Recorded data =>
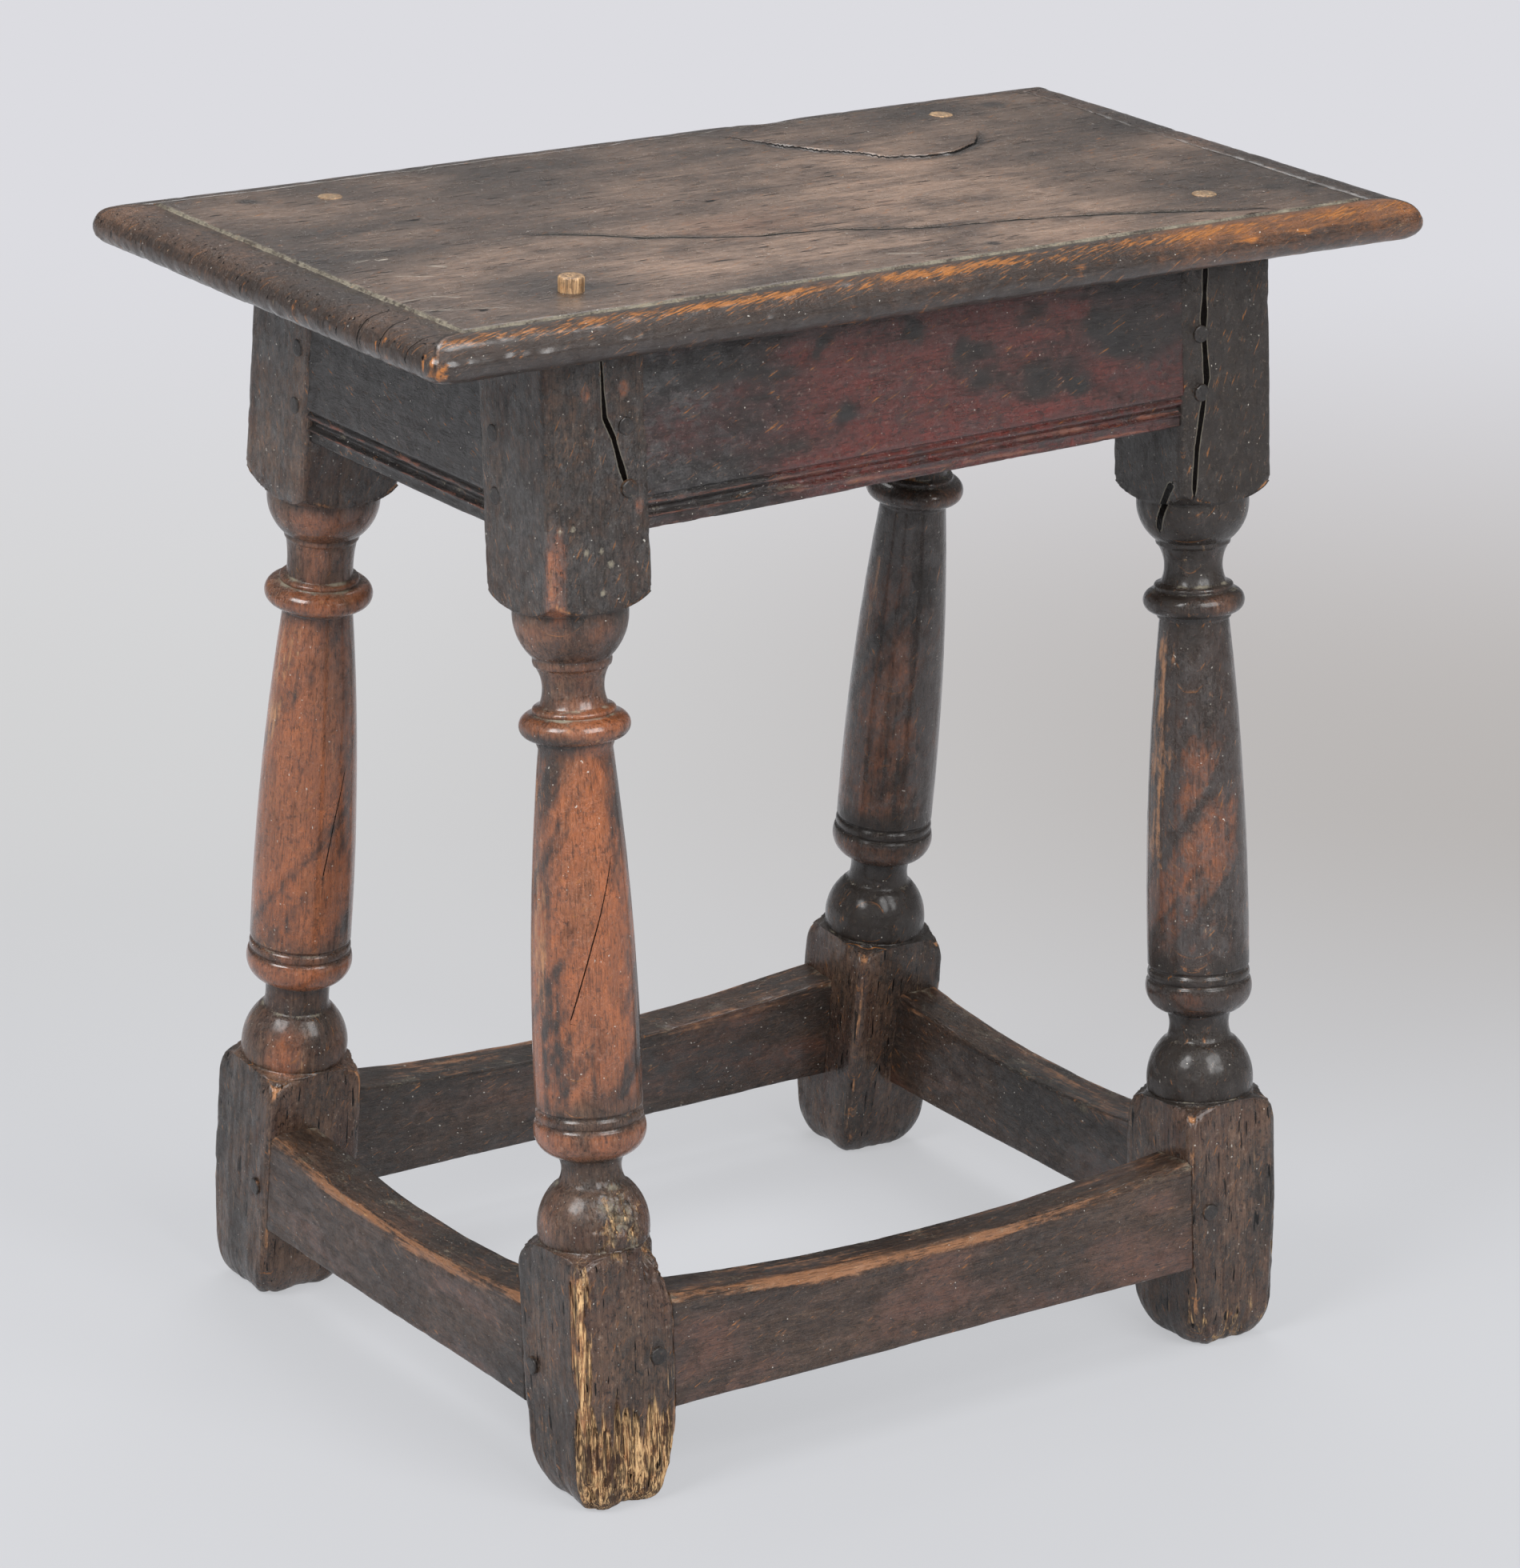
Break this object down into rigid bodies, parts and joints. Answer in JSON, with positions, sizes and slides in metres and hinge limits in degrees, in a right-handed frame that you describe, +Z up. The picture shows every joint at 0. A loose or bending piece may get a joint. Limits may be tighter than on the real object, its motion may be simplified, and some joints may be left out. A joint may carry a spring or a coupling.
{
  "type": "joint stool",
  "caption": "Joined oak stool: oblong seat board with a thumb-moulded edge, raked turned legs, moulded rails and plain stretchers, all mortised, tenoned and pegged.",
  "frame": {"origin": "on the floor, under the middle of the seat board and of the four legs", "axes": "+X along the stool towards its right end, +Y across it from the front to the back, +Z up"},
  "size_m": [0.516, 0.3242, 0.5265],
  "materials": {
    "seat_oak": "worn, dusty wax polish over dark greyish brown oak",
    "leg_oak": "dark reddish brown polish, worn to golden wood on the arrises",
    "rail_oak": "very dark polish with grey and red-brown wear",
    "stretcher_oak": "dry grey-brown oak, golden on the outer top arrises",
    "peg_oak": "dark end grain",
    "seat_peg_oak": "bare split oak with a dark top"
  },
  "bodies": {
    "root": {"leg_back_left": "leg_oak", "leg_back_right": "leg_oak", "leg_front_left": "leg_oak", "leg_front_right": "leg_oak", "peg_rail_back_left_lower": "peg_oak", "peg_rail_back_left_upper": "peg_oak", "peg_rail_back_right_lower": "peg_oak", "peg_rail_back_right_upper": "peg_oak", "peg_rail_front_left_lower": "peg_oak", "peg_rail_front_left_upper": "peg_oak", "peg_rail_front_right_lower": "peg_oak", "peg_rail_front_right_upper": "peg_oak", "peg_rail_left_back_lower": "peg_oak", "peg_rail_left_back_upper": "peg_oak", "peg_rail_left_front_lower": "peg_oak", "peg_rail_left_front_upper": "peg_oak", "peg_rail_right_back_lower": "peg_oak", "peg_rail_right_back_upper": "peg_oak", "peg_rail_right_front_lower": "peg_oak", "peg_rail_right_front_upper": "peg_oak", "peg_stretcher_back_left_middle": "peg_oak", "peg_stretcher_back_right_middle": "peg_oak", "peg_stretcher_front_left_middle": "peg_oak", "peg_stretcher_front_right_middle": "peg_oak", "peg_stretcher_left_back_middle": "peg_oak", "peg_stretcher_left_front_middle": "peg_oak", "peg_stretcher_right_back_middle": "peg_oak", "peg_stretcher_right_front_middle": "peg_oak", "rail_back": "rail_oak", "rail_front": "rail_oak", "rail_left": "rail_oak", "rail_right": "rail_oak", "seat_board": "seat_oak", "seat_peg_back_left": "seat_peg_oak", "seat_peg_back_right": "seat_peg_oak", "seat_peg_front_left": "seat_peg_oak", "seat_peg_front_right": "seat_peg_oak", "stretcher_back": "stretcher_oak", "stretcher_front": "stretcher_oak", "stretcher_left": "stretcher_oak", "stretcher_right": "stretcher_oak"}
  },
  "joints": []
}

Task directions =>
Print the whole listing again, exactly.

Result of the exercise =>
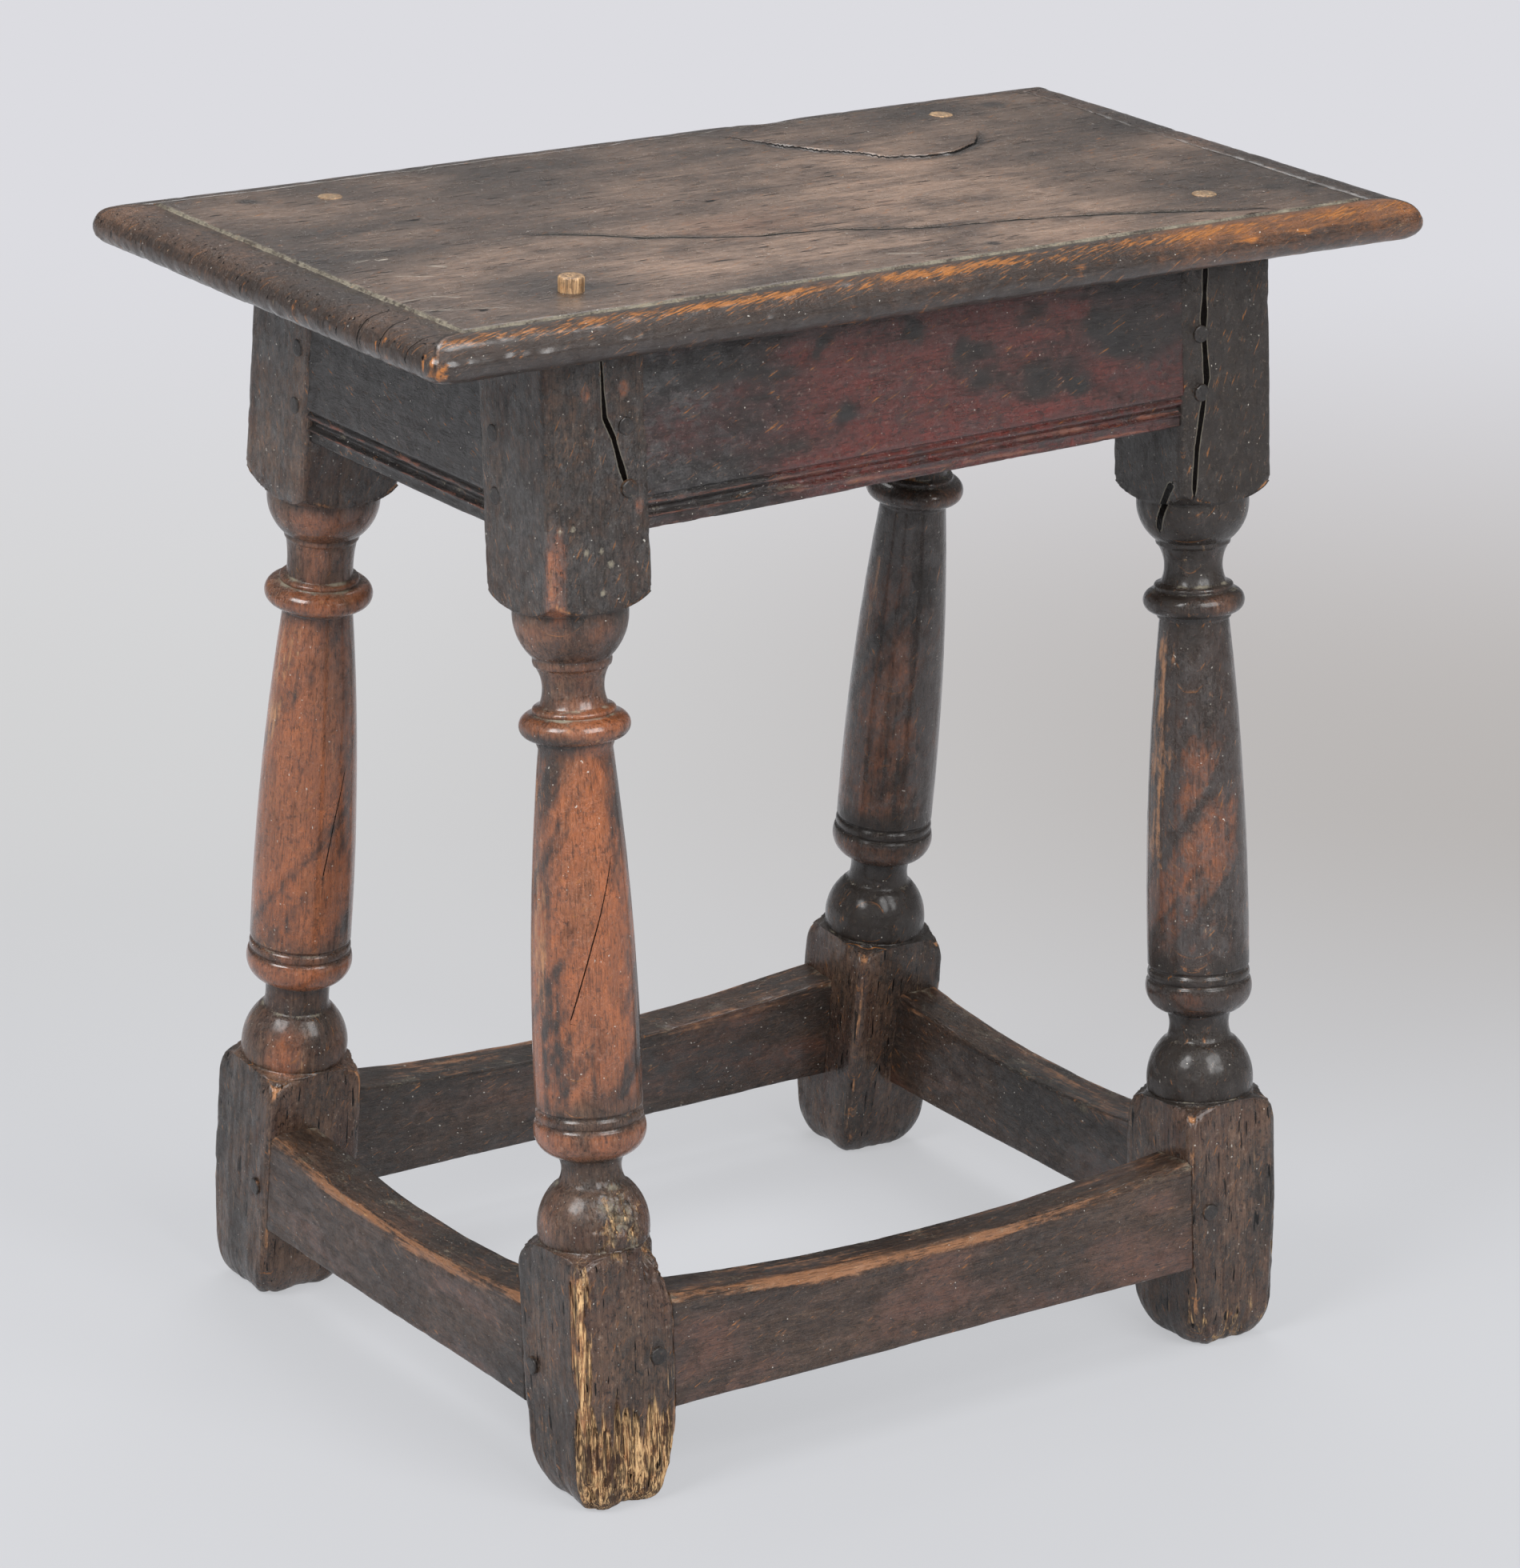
Break this object down into rigid bodies, parts and joints. Answer in JSON, with positions, sizes and slides in metres and hinge limits in degrees, in a right-handed frame that you describe, +Z up. The picture shows every joint at 0. A loose or bending piece may get a joint. Limits may be tighter than on the real object, its motion may be simplified, and some joints may be left out. A joint may carry a spring or a coupling.
{
  "type": "joint stool",
  "caption": "Joined oak stool: oblong seat board with a thumb-moulded edge, raked turned legs, moulded rails and plain stretchers, all mortised, tenoned and pegged.",
  "frame": {"origin": "on the floor, under the middle of the seat board and of the four legs", "axes": "+X along the stool towards its right end, +Y across it from the front to the back, +Z up"},
  "size_m": [0.516, 0.3242, 0.5265],
  "materials": {
    "seat_oak": "worn, dusty wax polish over dark greyish brown oak",
    "leg_oak": "dark reddish brown polish, worn to golden wood on the arrises",
    "rail_oak": "very dark polish with grey and red-brown wear",
    "stretcher_oak": "dry grey-brown oak, golden on the outer top arrises",
    "peg_oak": "dark end grain",
    "seat_peg_oak": "bare split oak with a dark top"
  },
  "bodies": {
    "root": {"leg_back_left": "leg_oak", "leg_back_right": "leg_oak", "leg_front_left": "leg_oak", "leg_front_right": "leg_oak", "peg_rail_back_left_lower": "peg_oak", "peg_rail_back_left_upper": "peg_oak", "peg_rail_back_right_lower": "peg_oak", "peg_rail_back_right_upper": "peg_oak", "peg_rail_front_left_lower": "peg_oak", "peg_rail_front_left_upper": "peg_oak", "peg_rail_front_right_lower": "peg_oak", "peg_rail_front_right_upper": "peg_oak", "peg_rail_left_back_lower": "peg_oak", "peg_rail_left_back_upper": "peg_oak", "peg_rail_left_front_lower": "peg_oak", "peg_rail_left_front_upper": "peg_oak", "peg_rail_right_back_lower": "peg_oak", "peg_rail_right_back_upper": "peg_oak", "peg_rail_right_front_lower": "peg_oak", "peg_rail_right_front_upper": "peg_oak", "peg_stretcher_back_left_middle": "peg_oak", "peg_stretcher_back_right_middle": "peg_oak", "peg_stretcher_front_left_middle": "peg_oak", "peg_stretcher_front_right_middle": "peg_oak", "peg_stretcher_left_back_middle": "peg_oak", "peg_stretcher_left_front_middle": "peg_oak", "peg_stretcher_right_back_middle": "peg_oak", "peg_stretcher_right_front_middle": "peg_oak", "rail_back": "rail_oak", "rail_front": "rail_oak", "rail_left": "rail_oak", "rail_right": "rail_oak", "seat_board": "seat_oak", "seat_peg_back_left": "seat_peg_oak", "seat_peg_back_right": "seat_peg_oak", "seat_peg_front_left": "seat_peg_oak", "seat_peg_front_right": "seat_peg_oak", "stretcher_back": "stretcher_oak", "stretcher_front": "stretcher_oak", "stretcher_left": "stretcher_oak", "stretcher_right": "stretcher_oak"}
  },
  "joints": []
}